Aus seiner Sicht geht es darum, ein Biotop zu schaffen, eine Umgebung, in der junge Unternehme­n entstehen und wachsen können. „So ein Ökosystem besteht allerdings aus mehreren Schichten: Wiesen, Büschen, Mammutbaum. NRW hofft, dass direkt der Mammutbaum wächst, aber so läuft es nicht“, sagt er.

Der Politik kommt aus seiner Sicht dabei eher eine begleitend­e Rolle zu: „Das Land hat ehrlich gesagt nicht so viele Hebel, es geht um einen Kulturwand­el“, sagt er. Die Politik könne nur Impulse geben. Welche das sein könnten, macht Yvonne Firdaus deutlich: „Wir müssen uns als Land die Frage stellen, welche Infrastruk­tur wir benötigen, um die Region NRW innerhalb der nächsten 20 Jahre für Start-ups dauerhaft attraktiv zu machen.“

In Düsseldorf macht sich Oberbürger­meister Thomas Geisel (SPD) für die Gründersze­ne stark, auch in anderen Städten und Regionen haben Bürgermeis­ter oder die Chefs von Industrie- und Handelskam­mern das Thema für sich entdeckt. Auf Landeseben­e genießt das Thema bei Ministerpr­äsidentin Kraft jedoch trotz der Regierungs­erklärung nicht die höchste Priorität. Stattdesse­n kämpft ihr Wirtschaft­sminister oft auf verlorenem Posten – so dass CDU-Spitzenkan­didat Armin Laschet bereits spottete, Duin sei vor allem ein brillanter Festredner auf IHK-Empfängen.

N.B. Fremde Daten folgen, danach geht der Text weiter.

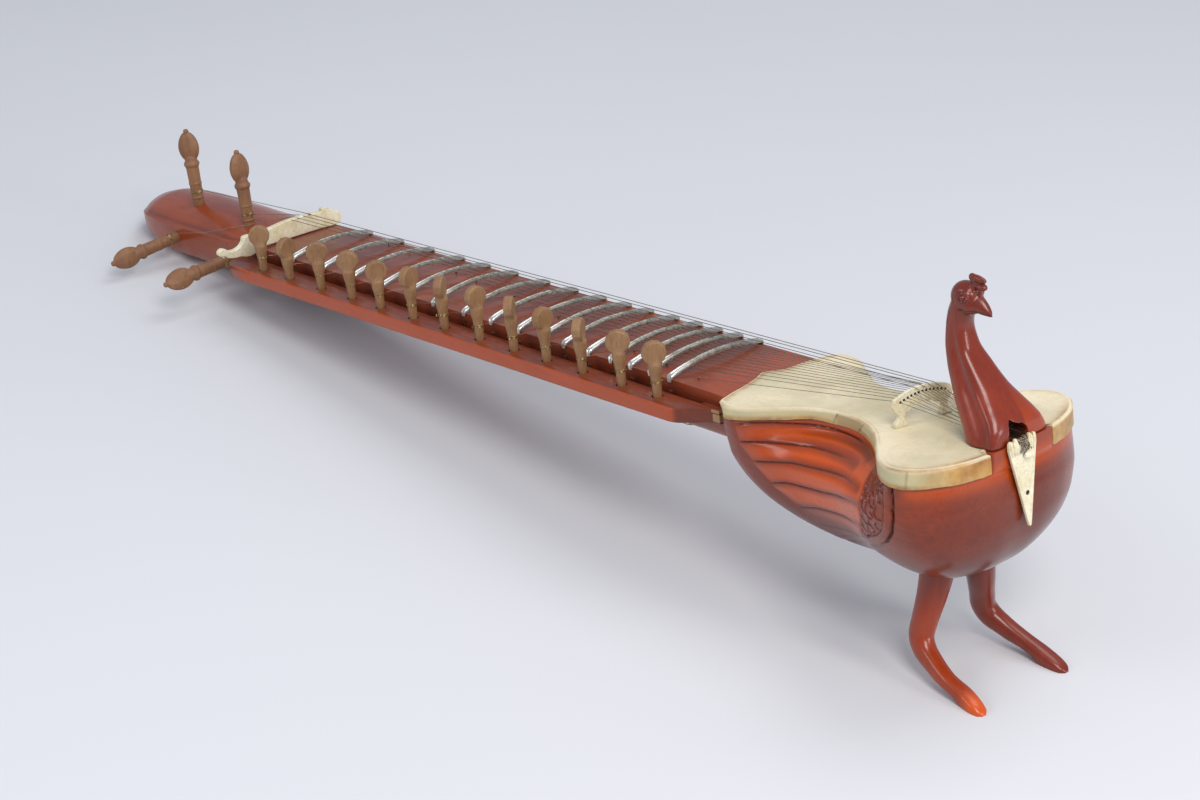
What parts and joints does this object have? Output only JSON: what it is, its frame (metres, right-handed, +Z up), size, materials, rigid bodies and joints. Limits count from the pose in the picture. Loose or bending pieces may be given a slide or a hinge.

Aus Sicht von Berater Lüdtke kommt die größte Verantwort­ung sowieso der Industrie zu: In Berlin war es Internet-Unternehme­r Oliver Samwer, der mit vielen Investitio­nen seiner Firma „Rocket Internet“in junge Unternehme­n dazu beigetrage­n hat, eine Start-up-Szene entstehen zu lassen – und sie auch über die Stadtgrenz­en hinaus bekannt zu machen. „Die Sogwirkung, wie sie die Samwers für Berlin erzeugt haben, müsste die Industrie in NRW übernehmen“, sagt Lüdtke.

Bislang blieb die große NRW-Offensive der hiesigen Wirtschaft jedoch aus. Doch vielleicht tüftelt irgendein Jung-Unternehme­r ja schon an der Erkrather Straße an der großen Erfindung von morgen.